((
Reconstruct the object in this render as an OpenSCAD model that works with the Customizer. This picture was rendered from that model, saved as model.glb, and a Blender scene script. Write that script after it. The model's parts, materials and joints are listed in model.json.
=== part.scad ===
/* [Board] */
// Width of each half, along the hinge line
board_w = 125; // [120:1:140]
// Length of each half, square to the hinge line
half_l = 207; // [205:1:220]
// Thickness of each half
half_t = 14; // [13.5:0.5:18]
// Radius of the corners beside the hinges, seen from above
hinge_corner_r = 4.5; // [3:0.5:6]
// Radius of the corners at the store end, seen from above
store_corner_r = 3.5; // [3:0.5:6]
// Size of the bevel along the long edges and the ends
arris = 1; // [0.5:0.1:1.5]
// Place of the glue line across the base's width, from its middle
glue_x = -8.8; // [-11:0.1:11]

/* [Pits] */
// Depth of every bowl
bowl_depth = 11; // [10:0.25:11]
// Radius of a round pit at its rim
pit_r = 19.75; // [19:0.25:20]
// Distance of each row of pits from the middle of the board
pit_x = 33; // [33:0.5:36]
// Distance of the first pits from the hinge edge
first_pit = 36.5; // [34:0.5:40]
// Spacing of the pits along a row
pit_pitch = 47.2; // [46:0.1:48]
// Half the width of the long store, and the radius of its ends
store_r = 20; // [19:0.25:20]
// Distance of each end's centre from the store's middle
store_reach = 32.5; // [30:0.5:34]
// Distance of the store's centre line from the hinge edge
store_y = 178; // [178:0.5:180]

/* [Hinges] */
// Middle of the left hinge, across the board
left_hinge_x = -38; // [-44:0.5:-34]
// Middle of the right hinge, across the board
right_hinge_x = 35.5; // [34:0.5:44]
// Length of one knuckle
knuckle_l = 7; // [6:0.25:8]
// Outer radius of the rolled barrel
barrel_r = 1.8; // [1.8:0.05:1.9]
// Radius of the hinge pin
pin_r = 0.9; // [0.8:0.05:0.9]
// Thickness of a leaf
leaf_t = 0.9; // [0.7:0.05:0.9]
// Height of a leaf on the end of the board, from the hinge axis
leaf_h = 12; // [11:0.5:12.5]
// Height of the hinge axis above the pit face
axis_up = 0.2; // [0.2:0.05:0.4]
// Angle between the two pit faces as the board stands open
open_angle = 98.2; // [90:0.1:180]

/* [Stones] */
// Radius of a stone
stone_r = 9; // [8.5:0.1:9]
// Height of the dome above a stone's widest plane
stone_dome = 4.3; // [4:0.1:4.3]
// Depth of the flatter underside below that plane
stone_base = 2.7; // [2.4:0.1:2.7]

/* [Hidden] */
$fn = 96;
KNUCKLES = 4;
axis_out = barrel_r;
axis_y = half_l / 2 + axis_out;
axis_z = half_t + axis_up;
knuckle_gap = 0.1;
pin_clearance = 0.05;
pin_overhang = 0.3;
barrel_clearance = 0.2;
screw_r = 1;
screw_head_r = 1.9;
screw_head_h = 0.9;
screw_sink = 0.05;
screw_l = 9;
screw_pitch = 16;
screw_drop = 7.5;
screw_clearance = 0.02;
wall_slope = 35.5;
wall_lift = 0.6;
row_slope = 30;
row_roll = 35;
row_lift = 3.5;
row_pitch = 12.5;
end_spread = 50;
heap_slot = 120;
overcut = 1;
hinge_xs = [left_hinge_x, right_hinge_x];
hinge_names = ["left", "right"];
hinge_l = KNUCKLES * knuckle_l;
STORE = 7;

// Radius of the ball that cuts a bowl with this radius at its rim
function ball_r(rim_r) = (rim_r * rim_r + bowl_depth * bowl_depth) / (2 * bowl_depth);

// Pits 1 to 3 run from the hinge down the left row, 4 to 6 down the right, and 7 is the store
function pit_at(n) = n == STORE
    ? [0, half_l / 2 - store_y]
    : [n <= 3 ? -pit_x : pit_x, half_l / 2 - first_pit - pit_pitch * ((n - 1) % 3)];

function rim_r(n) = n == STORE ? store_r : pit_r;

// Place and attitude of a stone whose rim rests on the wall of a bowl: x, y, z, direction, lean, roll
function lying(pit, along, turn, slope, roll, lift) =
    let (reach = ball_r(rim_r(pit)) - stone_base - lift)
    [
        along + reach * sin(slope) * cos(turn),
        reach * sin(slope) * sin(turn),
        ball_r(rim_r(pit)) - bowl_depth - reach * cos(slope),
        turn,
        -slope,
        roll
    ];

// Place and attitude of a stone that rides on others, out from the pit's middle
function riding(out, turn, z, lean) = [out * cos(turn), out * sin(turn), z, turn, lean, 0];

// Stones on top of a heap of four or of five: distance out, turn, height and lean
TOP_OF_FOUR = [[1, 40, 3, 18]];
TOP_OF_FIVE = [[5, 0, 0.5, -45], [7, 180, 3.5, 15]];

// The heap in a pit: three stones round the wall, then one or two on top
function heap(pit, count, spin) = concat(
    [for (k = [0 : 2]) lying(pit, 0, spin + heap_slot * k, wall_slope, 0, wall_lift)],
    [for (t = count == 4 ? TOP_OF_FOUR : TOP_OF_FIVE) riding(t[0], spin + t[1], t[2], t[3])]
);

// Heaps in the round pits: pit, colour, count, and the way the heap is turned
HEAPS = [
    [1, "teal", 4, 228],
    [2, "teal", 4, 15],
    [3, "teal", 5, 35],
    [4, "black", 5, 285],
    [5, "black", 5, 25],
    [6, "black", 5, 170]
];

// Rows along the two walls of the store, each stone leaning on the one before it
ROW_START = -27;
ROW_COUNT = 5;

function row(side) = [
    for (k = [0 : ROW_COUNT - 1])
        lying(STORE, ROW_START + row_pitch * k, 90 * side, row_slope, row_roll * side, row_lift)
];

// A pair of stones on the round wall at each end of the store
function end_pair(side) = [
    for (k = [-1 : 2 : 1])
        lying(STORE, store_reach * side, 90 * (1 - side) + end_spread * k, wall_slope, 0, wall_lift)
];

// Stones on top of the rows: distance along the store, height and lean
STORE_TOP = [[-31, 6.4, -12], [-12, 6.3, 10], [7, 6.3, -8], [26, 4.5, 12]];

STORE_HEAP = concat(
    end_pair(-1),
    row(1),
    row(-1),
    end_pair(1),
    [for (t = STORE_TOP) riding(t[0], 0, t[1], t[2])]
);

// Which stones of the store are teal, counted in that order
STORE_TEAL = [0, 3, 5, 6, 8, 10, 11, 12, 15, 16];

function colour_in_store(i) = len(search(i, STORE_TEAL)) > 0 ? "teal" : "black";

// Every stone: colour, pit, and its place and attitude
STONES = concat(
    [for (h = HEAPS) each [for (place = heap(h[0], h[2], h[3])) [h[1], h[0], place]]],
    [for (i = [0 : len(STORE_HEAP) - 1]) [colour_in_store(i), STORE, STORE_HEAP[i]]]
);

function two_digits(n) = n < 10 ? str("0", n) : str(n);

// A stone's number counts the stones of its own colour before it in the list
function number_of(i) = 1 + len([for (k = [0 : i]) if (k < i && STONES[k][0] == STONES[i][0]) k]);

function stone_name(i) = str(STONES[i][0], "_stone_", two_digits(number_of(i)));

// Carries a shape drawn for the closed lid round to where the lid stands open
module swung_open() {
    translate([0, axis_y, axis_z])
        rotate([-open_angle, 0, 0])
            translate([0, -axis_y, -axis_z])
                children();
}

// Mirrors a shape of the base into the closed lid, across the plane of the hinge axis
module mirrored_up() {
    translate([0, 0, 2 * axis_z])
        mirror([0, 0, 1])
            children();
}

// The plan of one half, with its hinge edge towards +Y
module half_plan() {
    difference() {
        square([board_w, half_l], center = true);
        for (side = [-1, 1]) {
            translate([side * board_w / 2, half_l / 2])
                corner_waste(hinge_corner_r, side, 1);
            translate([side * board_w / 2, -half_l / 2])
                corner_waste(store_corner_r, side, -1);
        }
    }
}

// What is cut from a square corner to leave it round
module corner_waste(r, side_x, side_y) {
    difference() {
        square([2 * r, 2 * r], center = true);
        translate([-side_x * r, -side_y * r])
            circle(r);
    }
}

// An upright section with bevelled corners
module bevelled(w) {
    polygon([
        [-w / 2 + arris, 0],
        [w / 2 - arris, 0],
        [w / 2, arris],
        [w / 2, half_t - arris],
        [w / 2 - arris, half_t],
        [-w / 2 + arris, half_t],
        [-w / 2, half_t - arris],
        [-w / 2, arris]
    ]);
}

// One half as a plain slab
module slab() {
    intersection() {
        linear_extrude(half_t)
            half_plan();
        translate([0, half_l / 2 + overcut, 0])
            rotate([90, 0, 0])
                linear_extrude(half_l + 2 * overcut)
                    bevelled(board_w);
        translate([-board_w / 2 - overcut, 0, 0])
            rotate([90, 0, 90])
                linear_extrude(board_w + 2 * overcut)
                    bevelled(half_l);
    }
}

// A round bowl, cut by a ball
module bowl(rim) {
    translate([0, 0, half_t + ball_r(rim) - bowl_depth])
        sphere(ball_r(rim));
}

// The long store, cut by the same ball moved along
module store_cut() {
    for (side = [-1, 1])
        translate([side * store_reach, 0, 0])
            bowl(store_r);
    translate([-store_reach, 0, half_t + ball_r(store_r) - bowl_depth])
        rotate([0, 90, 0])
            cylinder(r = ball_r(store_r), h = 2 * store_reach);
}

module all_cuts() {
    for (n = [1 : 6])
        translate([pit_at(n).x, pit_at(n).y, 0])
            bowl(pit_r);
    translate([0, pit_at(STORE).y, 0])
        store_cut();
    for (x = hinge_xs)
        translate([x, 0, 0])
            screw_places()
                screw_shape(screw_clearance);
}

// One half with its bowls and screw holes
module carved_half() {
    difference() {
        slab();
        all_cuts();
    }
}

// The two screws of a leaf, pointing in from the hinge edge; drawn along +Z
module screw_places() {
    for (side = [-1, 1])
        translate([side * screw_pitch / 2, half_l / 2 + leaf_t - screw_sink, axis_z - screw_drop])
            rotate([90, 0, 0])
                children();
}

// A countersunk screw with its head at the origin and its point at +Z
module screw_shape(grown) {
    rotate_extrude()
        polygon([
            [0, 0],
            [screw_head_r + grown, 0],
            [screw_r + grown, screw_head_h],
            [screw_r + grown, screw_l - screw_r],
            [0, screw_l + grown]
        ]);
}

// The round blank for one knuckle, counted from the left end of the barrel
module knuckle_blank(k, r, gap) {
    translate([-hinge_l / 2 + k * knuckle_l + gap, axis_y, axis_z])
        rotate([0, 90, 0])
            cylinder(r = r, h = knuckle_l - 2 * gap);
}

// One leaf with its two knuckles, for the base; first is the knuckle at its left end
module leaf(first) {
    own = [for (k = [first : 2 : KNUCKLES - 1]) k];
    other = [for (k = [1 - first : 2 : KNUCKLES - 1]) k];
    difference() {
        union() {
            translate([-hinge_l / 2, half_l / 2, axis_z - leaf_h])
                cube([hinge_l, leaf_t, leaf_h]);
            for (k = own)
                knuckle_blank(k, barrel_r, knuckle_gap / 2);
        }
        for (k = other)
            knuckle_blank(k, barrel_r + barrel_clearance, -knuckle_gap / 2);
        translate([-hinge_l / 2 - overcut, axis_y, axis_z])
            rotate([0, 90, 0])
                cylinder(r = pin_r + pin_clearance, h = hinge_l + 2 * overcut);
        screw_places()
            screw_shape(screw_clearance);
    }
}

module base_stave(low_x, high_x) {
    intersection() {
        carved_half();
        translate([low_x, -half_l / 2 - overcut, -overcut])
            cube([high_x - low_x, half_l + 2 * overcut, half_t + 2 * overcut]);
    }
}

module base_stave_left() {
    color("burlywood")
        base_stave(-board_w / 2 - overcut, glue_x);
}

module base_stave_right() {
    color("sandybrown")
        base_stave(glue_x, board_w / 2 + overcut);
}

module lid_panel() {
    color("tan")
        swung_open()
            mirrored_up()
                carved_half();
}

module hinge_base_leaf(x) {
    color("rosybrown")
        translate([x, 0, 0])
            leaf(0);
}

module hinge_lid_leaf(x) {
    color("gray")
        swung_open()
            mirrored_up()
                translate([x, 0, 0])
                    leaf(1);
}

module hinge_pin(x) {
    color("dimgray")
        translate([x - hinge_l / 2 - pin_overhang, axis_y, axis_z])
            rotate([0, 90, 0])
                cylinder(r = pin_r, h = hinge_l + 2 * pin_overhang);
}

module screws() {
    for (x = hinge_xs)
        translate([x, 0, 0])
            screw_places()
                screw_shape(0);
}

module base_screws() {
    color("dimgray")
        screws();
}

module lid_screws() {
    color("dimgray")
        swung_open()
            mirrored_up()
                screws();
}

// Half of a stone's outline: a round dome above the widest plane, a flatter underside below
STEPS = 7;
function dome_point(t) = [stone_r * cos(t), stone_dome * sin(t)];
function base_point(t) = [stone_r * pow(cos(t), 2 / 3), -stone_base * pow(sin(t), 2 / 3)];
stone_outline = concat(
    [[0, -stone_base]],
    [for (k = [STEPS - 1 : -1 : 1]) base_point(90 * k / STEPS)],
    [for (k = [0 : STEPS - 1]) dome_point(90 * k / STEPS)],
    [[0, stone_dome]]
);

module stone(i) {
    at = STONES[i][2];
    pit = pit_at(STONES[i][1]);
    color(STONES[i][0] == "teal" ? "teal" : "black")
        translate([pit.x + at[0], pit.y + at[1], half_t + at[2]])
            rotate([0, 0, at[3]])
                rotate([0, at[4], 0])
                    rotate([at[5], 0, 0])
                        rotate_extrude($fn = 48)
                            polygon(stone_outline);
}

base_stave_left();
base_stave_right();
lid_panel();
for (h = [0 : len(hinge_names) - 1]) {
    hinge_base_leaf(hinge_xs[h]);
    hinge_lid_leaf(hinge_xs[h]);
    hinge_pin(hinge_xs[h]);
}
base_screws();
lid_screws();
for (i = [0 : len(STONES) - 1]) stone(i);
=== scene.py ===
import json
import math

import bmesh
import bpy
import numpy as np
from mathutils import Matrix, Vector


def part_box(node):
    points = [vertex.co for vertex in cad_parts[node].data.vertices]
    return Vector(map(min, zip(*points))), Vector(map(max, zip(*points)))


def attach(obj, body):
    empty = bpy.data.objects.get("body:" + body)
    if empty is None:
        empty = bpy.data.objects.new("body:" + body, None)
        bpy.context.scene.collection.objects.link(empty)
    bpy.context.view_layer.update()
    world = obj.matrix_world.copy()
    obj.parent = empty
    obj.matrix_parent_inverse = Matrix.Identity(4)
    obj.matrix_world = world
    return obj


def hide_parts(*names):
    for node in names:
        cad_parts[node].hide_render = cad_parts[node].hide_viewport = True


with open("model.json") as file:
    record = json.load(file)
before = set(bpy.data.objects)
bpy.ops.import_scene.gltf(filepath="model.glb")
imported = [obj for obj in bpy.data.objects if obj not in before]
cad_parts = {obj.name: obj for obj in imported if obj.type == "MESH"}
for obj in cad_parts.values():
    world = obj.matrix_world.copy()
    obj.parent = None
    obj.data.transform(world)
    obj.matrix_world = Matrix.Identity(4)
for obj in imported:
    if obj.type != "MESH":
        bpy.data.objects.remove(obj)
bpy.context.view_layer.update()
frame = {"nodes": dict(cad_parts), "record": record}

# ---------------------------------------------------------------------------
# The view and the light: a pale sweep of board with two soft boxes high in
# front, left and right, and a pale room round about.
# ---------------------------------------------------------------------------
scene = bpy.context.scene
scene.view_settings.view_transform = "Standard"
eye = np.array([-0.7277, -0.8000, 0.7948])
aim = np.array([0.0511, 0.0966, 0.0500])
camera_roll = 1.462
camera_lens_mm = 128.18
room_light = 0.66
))
### EXERCISE
What are the exact lines from the beginning of the material through the line containing "glue_x = -8.8; // [-11:0.1:11]"? Write out those lines alone.

### FINAL RESULT
Reconstruct the object in this render as an OpenSCAD model that works with the Customizer. This picture was rendered from that model, saved as model.glb, and a Blender scene script. Write that script after it. The model's parts, materials and joints are listed in model.json.
=== part.scad ===
/* [Board] */
// Width of each half, along the hinge line
board_w = 125; // [120:1:140]
// Length of each half, square to the hinge line
half_l = 207; // [205:1:220]
// Thickness of each half
half_t = 14; // [13.5:0.5:18]
// Radius of the corners beside the hinges, seen from above
hinge_corner_r = 4.5; // [3:0.5:6]
// Radius of the corners at the store end, seen from above
store_corner_r = 3.5; // [3:0.5:6]
// Size of the bevel along the long edges and the ends
arris = 1; // [0.5:0.1:1.5]
// Place of the glue line across the base's width, from its middle
glue_x = -8.8; // [-11:0.1:11]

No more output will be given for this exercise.